How do I create the content?

You can run your challenge in a variety of different ways. Your challenge might include a combination of videos, PDFs, workbooks, audio, emails, Live sessions, homework, prompts, Q+A sessions and more.

You can also run your challenge a variety of ways, depending on what works best for you and will give your audience the best results. For example, you might send your challenge content via email, host it in a Facebook group or a combination. You can also host your challenge on a course website (like Kajabi) or other social platform (like Slack or Discord).

Before you create any content, though, you’ll want to take time to map it out. What value do you plan to share? What steps are required to get your participants from where they are to where they want to be? What daily action steps or homework can you provide them to help them actualize the results in their lives along the way?

Be thorough, but again, try to keep it simple. Your content should make logical and chronological sense. And you don’t want to overwhelm people with too much information. Keep your content (whether that’s a daily email or a daily Facebook Live) short and sweet and keep the action steps impactful-but-doable. When in doubt, leave it out!

What else do I need to run a successful challenge?

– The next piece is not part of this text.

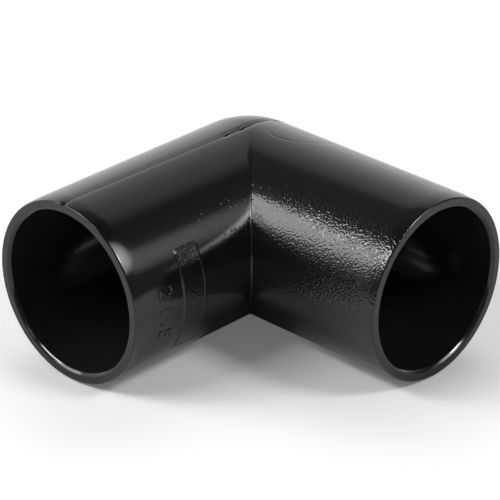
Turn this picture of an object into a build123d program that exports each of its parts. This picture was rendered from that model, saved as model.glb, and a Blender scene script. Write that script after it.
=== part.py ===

Your daily challenge content is only one piece of the puzzle (although it’s a big one). You’ll also need to create, at minimum:

Landing page to sign up for the challenge
Daily emails (or social posts) for the challenge that deliver the challenge content
A post-challenge webinar, sales page or Google Doc that introduces your offer with a beautiful bang

You’ll also want to ensure you have a payment processor in place to handle all the orders that come in for your paid offer.

Also, some challenges are designed to incentivize participants along the way and entice them to participate with prizes and special discounts to keep the energy and vibe high. For example, maybe you decide to give away a gift card to the most active challenge member or enter anyone who completes and posts all their homework in the Facebook group for a gift card to your favorite online retailer. You can also gift or giveaway your own products and services–like giving anyone who successfully completes the challenge access to a free Q+A with you or one of your other, already-developed products.

All that said, don’t forget to let them know about the incentives right off the bat. Spelling out the incentive details at the beginning your challenge will encourage others to engage, post and share your challenge.

Last–and perhaps most importantly–once you know what your challenge is (and what it’s called), how do you get people to sign up?

Basically? Promote it EVERYWHERE. Here are a few impactful ideas:

Email: Be sure to create a challenge email list that’s separate from your regular mailing, but also make it easy for people on your regular list to sign up (You can create a one-click link that tags them and adds them to your challenge list, for example)

Social media: Create promotional graphics and captions for all your social media platforms (including Facebook groups, Instagram feed, Instagram Stories, etc.) You can also create a specific challenge video for TikTok or IG, and don’t forget to mention it at the end of any posts or videos you create before and during the challenge

Long-form content: Write and/or talk about it (and add a call to action to join it) in your blog posts, YouTube or other long-form videos or podcast episodes

Referral-based traffic: And don’t forget to think about referral-based traffic, too: be sure to promote your challenge in any guest posts or podcast interviews you do that will come out before your challenge.

And don’t forget to keep promoting it even after its officially started. You can hype up your participants and talk about their results on your social media to create social proof and excitement and buzz around the challenge, so new sign-ups (and potential new customers) continue to roll in.

To sum it all up, challenges are a super fun and engaging way to expose more people to your work, get your message and launch a new offer. And remember, the more people you reach with your challenge, the more moolah you can make and the more people you can help. It’s a win-win all around.